つまり、石炭紀の植物は「自分たちの繁栄のために地球資源をむさぼりつくり、環境を激変させてしまった種族」だったのだ。現代の人間たちと同じく。
もしかしたらほかにも同じように自分たちが繁殖しまくって地球環境を変えてしまった種族がいるかもしれない。
だとすると、今の人間たちが地球環境を度外視して自分たちを繁殖させているのは、人間という種族が愚かないのではなく、生物としての宿命とも言えるかもしれない。

さて、ここで終わりにしてしまうと「地球環境を破壊しているのを正当化してんじゃねえ! 孫の、その先の世代が生きていけないかもしれないことを勝手な理屈で片づけるな!」と怒られてしまう。もちろん、ぼく自身も人類、いや地球に暮らす一員として、今の状況がいいとは決して思ってないし、なんとかしなければならない、とも思っている。

今、人類が引き起こした地球環境に関する課題はとても重い。
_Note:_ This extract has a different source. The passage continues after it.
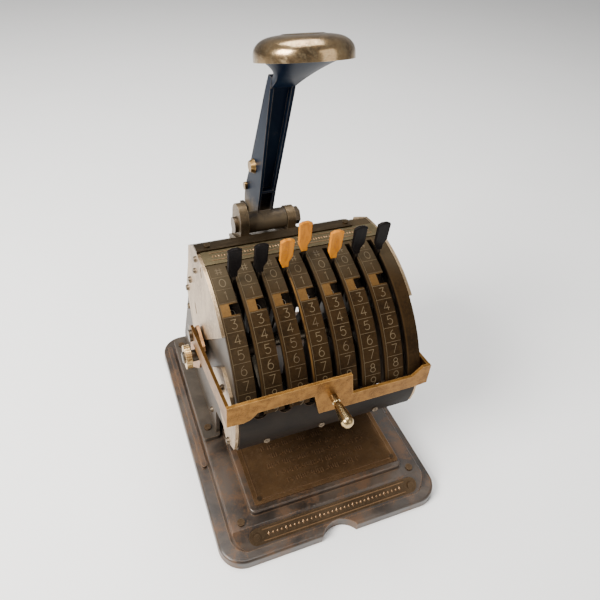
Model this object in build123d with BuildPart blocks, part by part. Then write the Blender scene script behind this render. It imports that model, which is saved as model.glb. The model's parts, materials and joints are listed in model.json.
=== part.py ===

それは考えれば考えるほどに深まっていく。
「もしかしたら、このまま地球環境の変化を抑えらず、人類は絶滅してしまうのではないか」
そんな風に不安になることももちろんある。

でも、こうも考えられる。
かつて悪魔の種族として確かに植物は自らの繁栄のために悪逆の限りを尽くした(ように見えた)のかもしれない。だが、植物は絶滅などしていない。それどころか、いまだ世界中に生活して大繁殖をしている。
植物だって、地球を破滅させようとして生きてきたわけでは決してない。自分たちをよりよく繁栄させようと懸命に生きた結果、たまたまそうなってしまったのだ。
それは同じ現代の悪魔種族である人類にも同じことが言えるのではないか。

「人類は地球のために滅びた方がいい」
そんなことを思うことがあるかもしれない。
しかし、自分たちの種族を反映させるために懸命に生きることは、地球生命の宿命で、そのこと自体は問題ではない。
問題は「地球に暮らす一員として懸命に生きる」こととはどういうことかを考えることではないだろうか。
かつて悪魔の種族であった植物は、空気中の酸素濃度を大幅に変えてしまった。けれど、そのおかげで次の時代に昆虫種族が大繁殖することができた、と言われている。
そして、今では植物は地球環境を蘇らせることのできる種族である。
同じ地球上の種族なのだ。人間も植物種族のようになることができるはずだとぼくは信じている。